# Scotland in Septmber



## peisenberg (Jul 17, 2014)

I'm heading to Scotland in September and want to ride really bad. No one I'm with will probably want to go, so I need to figure out good trails and where I can rent a bike.

Any suggestions?


----------



## perttime (Aug 26, 2005)

No first hand knowledge here, but I know you have lots of options in Scotland. Some resources:

Mountain biking - Forestry Commission Scotland
http://www.trailscotland.co.uk/

What kind of riding do you prefer (XC, challenging trails, DH, etc.)?

I'm sure you'll get more specific advice from the natives


----------



## peisenberg (Jul 17, 2014)

Thanks for the link. I love DH, but I think I'd rather do XC to see the terrain while I'm out there.


----------



## Mr Pig (Jun 25, 2008)

Do try to take in Glentress trail park, it's pretty awesome. You can hire a hard-tail or full-suspension bike from the shop at the foot of the trails and they even have wooden chalets you can stay in just across the road. Or pitch a tent.

The trails themselves are great, the ones I've been on anyway. Google it. Any MTB holiday in Scotland should include Glentress. LINK

The rest of the group can visit the lovely little town of Peebles just along the road while you have fun :0)


----------



## peisenberg (Jul 17, 2014)

Thanks! This is what I've ultimately decided to do. I've heard nothing but great things about Glentress, so now the trick is finding out how I can get down there from Edinburgh.


----------



## Mr Pig (Jun 25, 2008)

I live in between Glasgow and Edinburgh. Drop me a MP with the details of where you're going, what you want to do etc, and I'll try and help you out. Maybe take you for another run or two depending on if I we can fit them in. 

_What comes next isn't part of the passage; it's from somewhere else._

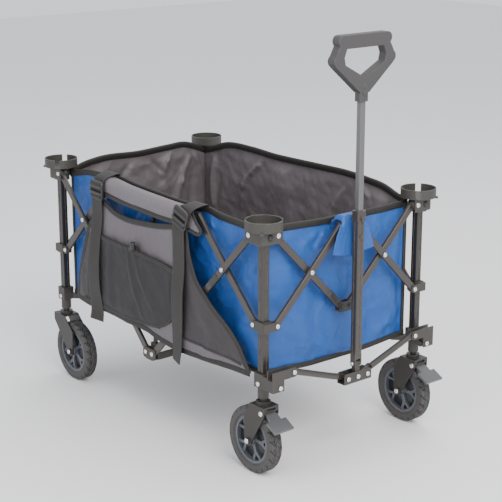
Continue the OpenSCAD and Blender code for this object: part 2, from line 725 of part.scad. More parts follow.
handle_upper_tube();
handle_grip();
fabric_tub();
pocket_panel();
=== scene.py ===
# %% [markdown]
# # Folding utility wagon with a pull handle
# The real thing is a scissor frame of painted steel bars between four posts, with a sewn tub hung inside it,
# four spoked wheels, a telescoping handle, and a cloth panel with a mesh pouch over one long side.
# The frame, wheels and handle come from the engineering model and stay exactly where they are: here they get
# their finishes. Everything sewn is made new, because a flat plate can't show how cloth hangs.
# We work in millimetres while we shape things and turn them into metres when a mesh is made.

# %% Load the frame
import json
import math
from functools import partial

import bmesh
import bpy
import numpy as np
from mathutils import Matrix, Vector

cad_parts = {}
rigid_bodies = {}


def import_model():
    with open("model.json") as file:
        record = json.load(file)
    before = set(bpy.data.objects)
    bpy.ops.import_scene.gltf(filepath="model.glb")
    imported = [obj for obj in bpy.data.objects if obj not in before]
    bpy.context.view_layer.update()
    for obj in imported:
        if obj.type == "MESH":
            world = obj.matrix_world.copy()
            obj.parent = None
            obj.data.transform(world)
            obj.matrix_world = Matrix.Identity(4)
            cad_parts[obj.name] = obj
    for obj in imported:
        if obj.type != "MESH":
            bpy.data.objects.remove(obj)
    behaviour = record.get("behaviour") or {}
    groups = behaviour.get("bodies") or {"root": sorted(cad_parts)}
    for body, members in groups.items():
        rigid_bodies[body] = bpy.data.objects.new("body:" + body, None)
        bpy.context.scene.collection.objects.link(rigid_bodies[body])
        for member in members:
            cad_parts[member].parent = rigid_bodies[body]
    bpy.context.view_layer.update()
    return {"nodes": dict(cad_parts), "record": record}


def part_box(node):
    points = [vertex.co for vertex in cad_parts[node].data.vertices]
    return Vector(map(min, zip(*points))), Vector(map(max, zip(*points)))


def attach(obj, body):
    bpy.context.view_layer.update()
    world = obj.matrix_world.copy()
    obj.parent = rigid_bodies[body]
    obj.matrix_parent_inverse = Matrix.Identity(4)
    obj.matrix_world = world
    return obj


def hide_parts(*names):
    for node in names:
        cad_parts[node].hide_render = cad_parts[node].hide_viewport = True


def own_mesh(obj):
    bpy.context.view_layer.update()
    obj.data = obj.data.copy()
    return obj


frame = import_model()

MM = 0.001
nodes, record = frame["nodes"], frame["record"]
body_of_node = {node: body for body, its_nodes in record["behaviour"]["bodies"].items() for node in its_nodes}


# %% Measures that everything else hangs on
def box_mm(node):
    """A node's lowest and highest corners in mm."""
    low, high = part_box(node)
    return np.array(low) / MM, np.array(high) / MM


post_low, post_high = box_mm("post_right_front")
POST_X, POST_Y = (post_low[:2] + post_high[:2]) / 2   # half the spans between the post centres
tub_low, tub_high = box_mm("fabric_tub")
TUB_X, TUB_Y = tub_high[0], tub_high[1]               # outer faces of the tub's walls
FLOOR_Z = tub_low[2]
PIN_Z, SLIDER_Z, HUB_Z = 612, box_mm("slider_right_front")[0][2] + 13, 195.2
PIN_REACH = 25                                        # from a post's centre to the pins beside it
SHORT_BAR, BAR_ANGLE = 317.6, math.radians(45.4)
WHEEL_Z, FRONT_WHEEL_X, REAR_WHEEL_X = 86, POST_X - 30, -POST_X + 50     # the wheels' centres
print("posts at", POST_X, POST_Y, "tub faces at", TUB_X, TUB_Y, "slider pins at", round(SLIDER_Z, 1))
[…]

Want to do the Glenfinglass Loop soon, bit of a killer but the view is great on a nice day. You're basically cycling up a Monro! Also cycling round the island of Arran on the 13th of September, you'd be welcome to join in on that too? All road, just under 60 miles, a nice ride.

Like I say, get in touch and we'll see what we can do :0)


----------



## Kell12 (Jan 22, 2013)

Go-Where Scotland Mountain Biking Holidays, Tours & Adventures: Go-Where
We (my wife and I) went there last year.I could not speak highly enough of Andy.
He knows every piece of trail in Scotland and is a great judge of skill level/fun factor and will get you on the right trails.He can take care of rentals for you,we just brought our pedals,helmets and camel-baks.He picked us up arranged for sleeping at his apartment we just had to ride. Nice!


----------



## sportsnapper (Apr 24, 2014)

7stanes - 7stanes Mountain Biking Scotland l Mountain bike trails l Borders l Dumfries and Galloway seven great centres close to each other that you could tour round. We almost went there this summer, ( been years ago) but ended up in France instead


----------